I prefer conservative candidates in my voting area, period. Should they come from the Republican party, great!
If not, then I will vote for them regardless of party. Democrat, Libertarian, Martian Invasion party, whatever.
Your path would sacrifice my vote and if successful, place a candidate into office that does not support my ideals. Should that happen more than twice, you lose a voter for good.
Not the best strategy if you want the Republican party to be viewed as conservative.
If you just want it in power, regardless of idealogy, then perhaps it might work. I’d hazard a guess not, considering that your particular view on the matter was tested in 2006 and 2008, with resounding results.

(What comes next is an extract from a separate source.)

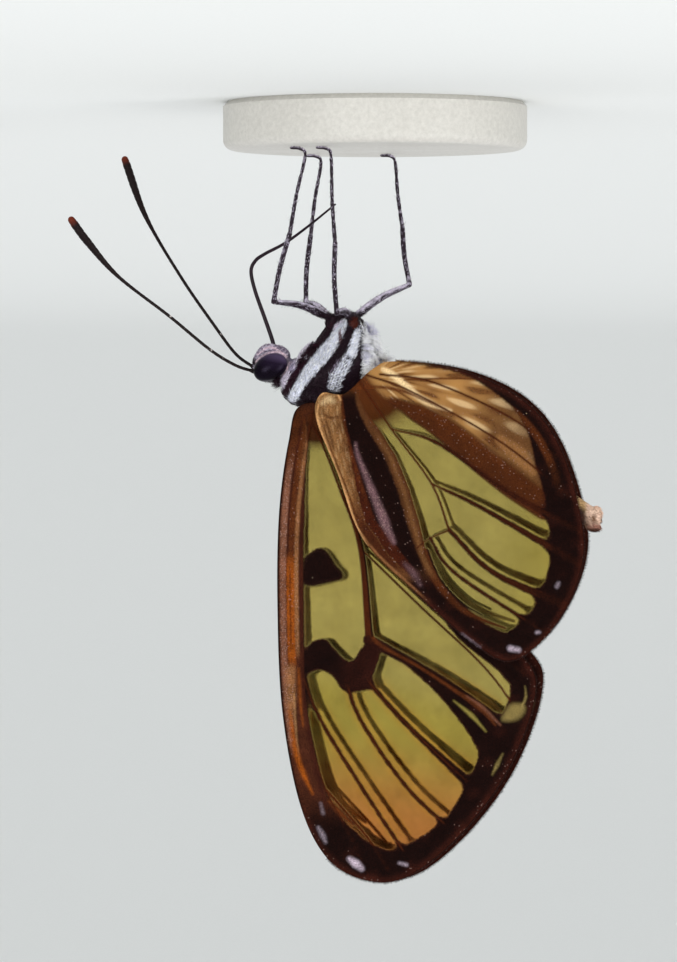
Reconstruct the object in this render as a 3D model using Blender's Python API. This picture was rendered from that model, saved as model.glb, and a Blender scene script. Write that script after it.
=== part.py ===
"""Glasswing butterfly at life size, standing on a small round base with its wings closed.

Lengths below are in millimetres and become metres when each mesh is made.
+X points to the head, +Y to the butterfly's left and +Z up. The origin is under
the middle of the model, at the level that the base rests on.
"""
import math

import bmesh
import bpy
from mathutils import Matrix, Vector
from mathutils.geometry import delaunay_2d_cdt

MM = 0.001
GAP = 0.3

# The base and the level of the soles that stand on it
BASE_RADIUS = 9.5
BASE_HEIGHT = 3.0
BASE_BEVEL = 0.6
BASE_CENTRE_X = -2.6
BASE_SIDES = 48
SOLE_Z = BASE_HEIGHT + GAP

# Wing plates: where each pair hinges, how far it stands from the middle plane,
# and how much the left wing is swung back so that both wings show from the right
FOREWING_ROOT = (0.2, 19.0)
HINDWING_ROOT = (-1.8, 17.25)
FOREWING_OFFSET = 0.46
HINDWING_OFFSET = 1.53
FOREWING_SWING = 1.2
HINDWING_SWING = 1.7
WING_THICKNESS = 0.5
ROOT_SPREAD = 0.92
ROOT_SPREAD_REACH = 2.2
TIP_FLARE = 0.5
WING_REACH = 30.0

# Veins stand out of the wing as low ridges, higher on the outer face
RIDGE_OUTER = 0.15
RIDGE_INNER = 0.05
RIDGE_HALF_WIDTH = 0.3
VEIN_CLEARANCE = 0.33
RIM_STEP = 1.1
VEIN_STEP = 1.3
FILL_STEP = 2.3
FILL_CLEARANCE = 0.8
WELD = 0.02

# Wing shapes as (forward, up) from the wing's own root, closed by a smooth curve
FOREWING_OUTLINE = [
    (1.8, -0.05), (2.6, 2.2), (3.2, 6.7), (3.3, 12.5), (3.0, 19.0), (1.9, 24.8),
    (0.2, 28.2), (-2.3, 29.6), (-4.9, 29.3), (-8.2, 26.6), (-11.0, 22.8), (-12.7, 18.4),
    (-12.2, 15.9), (-8.4, 13.0), (-5.6, 8.3), (-3.4, 2.4), (-1.3, 0.25),
]
FOREWING_VEINS = {
    "subcosta": [(1.9, 2.5), (2.45, 6.5), (2.65, 13.4), (2.5, 18.6)],
    "radius": [(1.1, 0.2), (1.7, 4.6), (1.8, 12.9), (1.7, 18.4), (0.6, 23.1), (-1.2, 26.8),
               (-2.2, 29.0)],
    "radial_branch": [(0.2, 24.0), (-2.3, 26.9), (-3.7, 29.0)],
    "cell_rear": [(1.25, 1.0), (0.5, 2.4), (-0.6, 5.2), (-1.9, 8.9), (-2.4, 14.6)],
    "cell_end": [(1.8, 15.9), (0.3, 15.8), (-1.1, 17.0), (-2.4, 14.6)],
    "media_1": [(1.75, 16.8), (0.6, 19.6), (-1.9, 23.7), (-5.1, 28.6)],
    "media_2": [(-0.9, 16.9), (-1.9, 19.6), (-4.7, 23.7), (-7.8, 26.7)],
    "media_3": [(-1.7, 16.3), (-3.4, 18.4), (-5.7, 20.8), (-9.6, 24.4)],
    "cubitus_1": [(-2.4, 14.6), (-5.7, 16.4), (-9.3, 18.8), (-11.6, 21.2)],
    "cubitus_2": [(-1.9, 8.9), (-5.6, 12.5), (-9.7, 16.4), (-12.1, 19.7)],
    "anal": [(-0.3, 0.2), (-3.1, 4.2), (-5.1, 8.9), (-7.8, 13.1), (-12.3, 16.9)],
}
HINDWING_OUTLINE = [
    (1.1, 1.0), (2.55, 1.0), (2.9, 2.5), (1.6, 5.8), (0.0, 10.0), (-3.0, 13.1), (-6.8, 16.4),
    (-9.2, 17.6), (-11.6, 15.9), (-13.4, 12.6), (-13.7, 9.4), (-12.4, 4.6), (-10.2, 1.6),
    (-6.5, -0.3), (-2.1, -1.0), (-0.6, -0.5),
]
HINDWING_VEINS = {
    "subcosta": [(1.0, 1.3), (0.6, 5.2), (-0.6, 9.2), (-3.2, 12.4), (-6.8, 15.5), (-9.3, 17.2)],
    "radial": [(0.6, 0.6), (-1.1, 3.6), (-2.4, 7.9), (-4.0, 11.5), (-7.1, 14.5), (-10.6, 16.6)],
    "cell_rear": [(0.2, 0.2), (-1.8, 3.2), (-4.3, 6.6), (-5.4, 9.5)],
    "cell_end": [(-5.4, 9.5), (-4.2, 10.0), (-3.4, 10.6)],
    "media_3": [(-4.2, 10.0), (-5.8, 12.2), (-11.4, 15.9)],
    "cubitus_1": [(-5.4, 9.5), (-8.1, 12.1), (-12.7, 14.2)],
    "cubitus_2": [(-4.3, 6.6), (-7.4, 8.1), (-13.5, 11.6)],
    "anal_1": [(-1.8, 3.2), (-4.7, 4.1), (-9.2, 7.2), (-13.6, 9.6)],
    "anal_2": [(-0.1, -0.2), (-3.1, 0.9), (-8.6, 4.0), (-13.1, 7.6)],
    "anal_3": [(-1.1, -0.2), (-4.4, 0.3), (-9.4, 2.6), (-12.1, 5.0)],
}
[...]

“Your path would sacrifice my vote and if successful, place a candidate into office that does not support my ideals. “
My “path” merely requires us to deal with people on our side with tolerance and charity, and with a willingness to bargain as we all should in a democratic polity. If you have the option personally to vote for a conservative who meets your desires in your district who also has a good chance to win, then that is your good fortune. But many of the rest of us don’t, and we have to make the best of it.
On a national level we also have to make the best of it.
I also suggest that we should see our votes not as some privelege to be withheld for light reasons, such as a passing disappointment, but as a duty owed to each other.
If you cannot vote for someone to establish your political desiderata, then you MUST, as a duty, vote for the sake of the rest of us, to keep the situation from getting worse.